Comments: Is Web 2.0 a manifesto for anarchism?

Excellent post, David.

I have only just stumbled over your blog and it looks like an exceptionally good read...something to enjoy I think.


Posted by Amitai Givertz at July 14, 2007 3:18 PM

This is quite ridiculous. You can't have anything close to Anarchy through a computer screen - it is an image, a SPECTACLE (Guy Debord's "Society of the Spectacle"). If the old Anarchists were alive today they would have nothing to do with the internet - there's no relationships derived from it, except those dictated by images, and there is no community, whatever you'd like to say. Anyone who has experienced community would be sickened to find people talking of web 2.0 being community.
We need real life interaction - that in itself, when not dictated by the spectacle, is Anarchy! Anarchy in action is action - anarchy in action is autonomous action for self liberation, period.
From Your Side of the Cage,
Comrade BenPeridol

Posted by BenPeridol at July 21, 2007 9:35 PM

Thanks for this comment, which I feel like responding to at several levels.

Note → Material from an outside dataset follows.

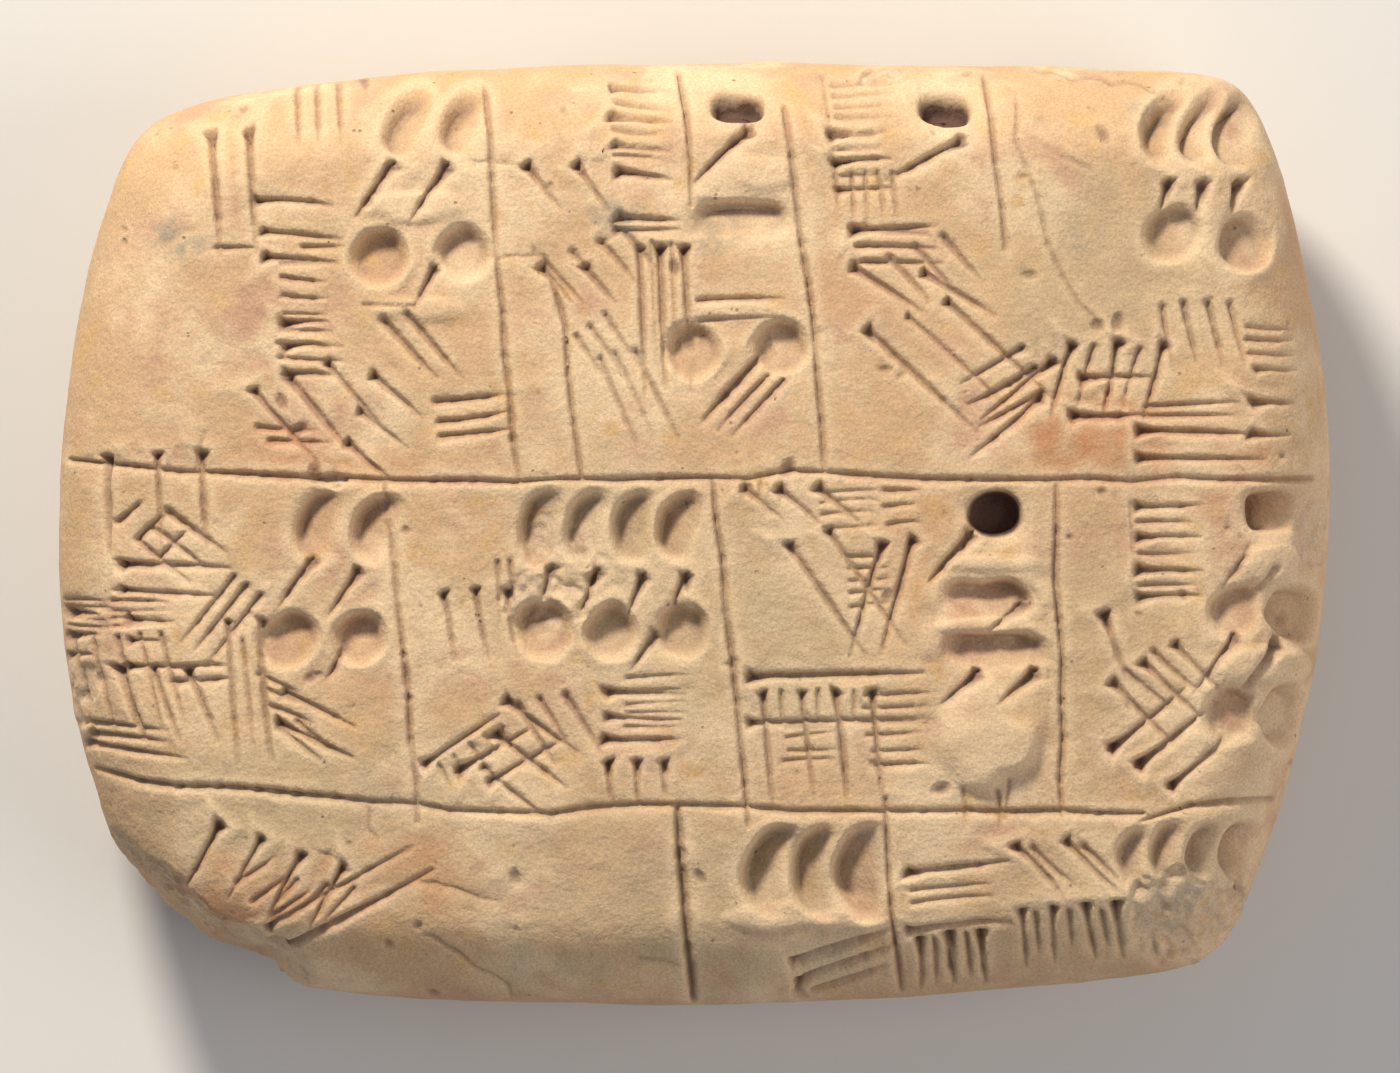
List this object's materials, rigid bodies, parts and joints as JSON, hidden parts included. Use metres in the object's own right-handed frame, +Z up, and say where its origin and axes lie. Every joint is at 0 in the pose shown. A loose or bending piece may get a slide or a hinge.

1. "Ridicule is nothing to be scared of," as one would-be dandy once said.

2. I made my way from beginning to end of "Society of the Spectacle" about 20 years ago: it wasn't fun, and I didn't feel much wiser at the end... I do, however, have Raoul Vaneigem's "Revolution of Every Day Life" on my shelf of books to read at some point. I hope it will be more engaging.

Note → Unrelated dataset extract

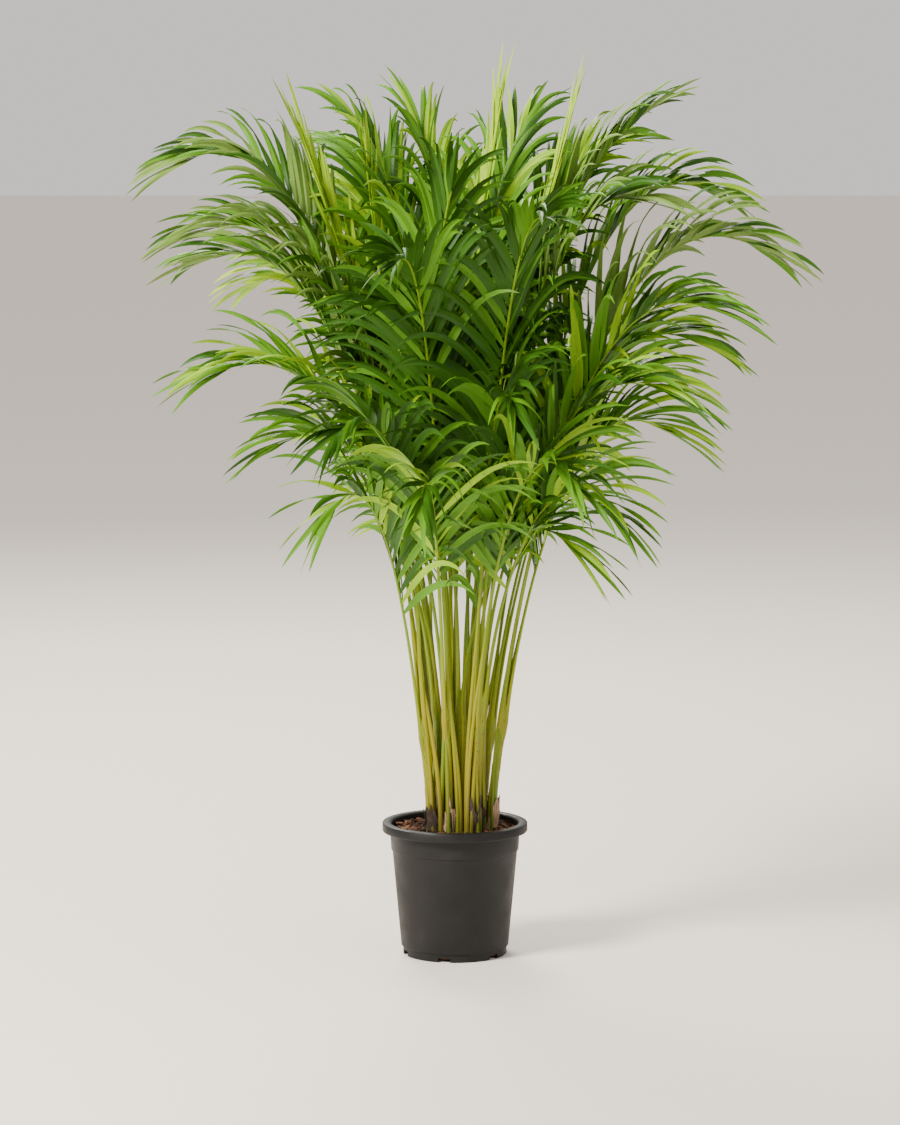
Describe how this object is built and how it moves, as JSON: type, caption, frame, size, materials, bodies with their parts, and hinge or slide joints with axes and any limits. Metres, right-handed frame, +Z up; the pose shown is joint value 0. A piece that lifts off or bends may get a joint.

3. I'm suspicious of those who presume to judge, from outside, what interactions count as 'real life' and which do not. The assertion that someone else's consciousness is false is an attempt to gain power over them by denying their experience and asserting yours as superior. That's a slippery slope. As a participant in this interaction, how does it feel to you? To me it feels, well, a bit 'thin' perhaps, but no less real for that.

4. The capital A in Anarchy - when did anarchism get so ossified that we had to refer back to the old texts to check ourselves against the authority of the "old Anarchists" (= dead white males + Emma Goldman)? Maybe that's at the root of our differences, because I'm interested in small a anarchy that is always provisional and contingent on the circumstances in which it finds itself (while being aware of, but not in hock to, its predecessors).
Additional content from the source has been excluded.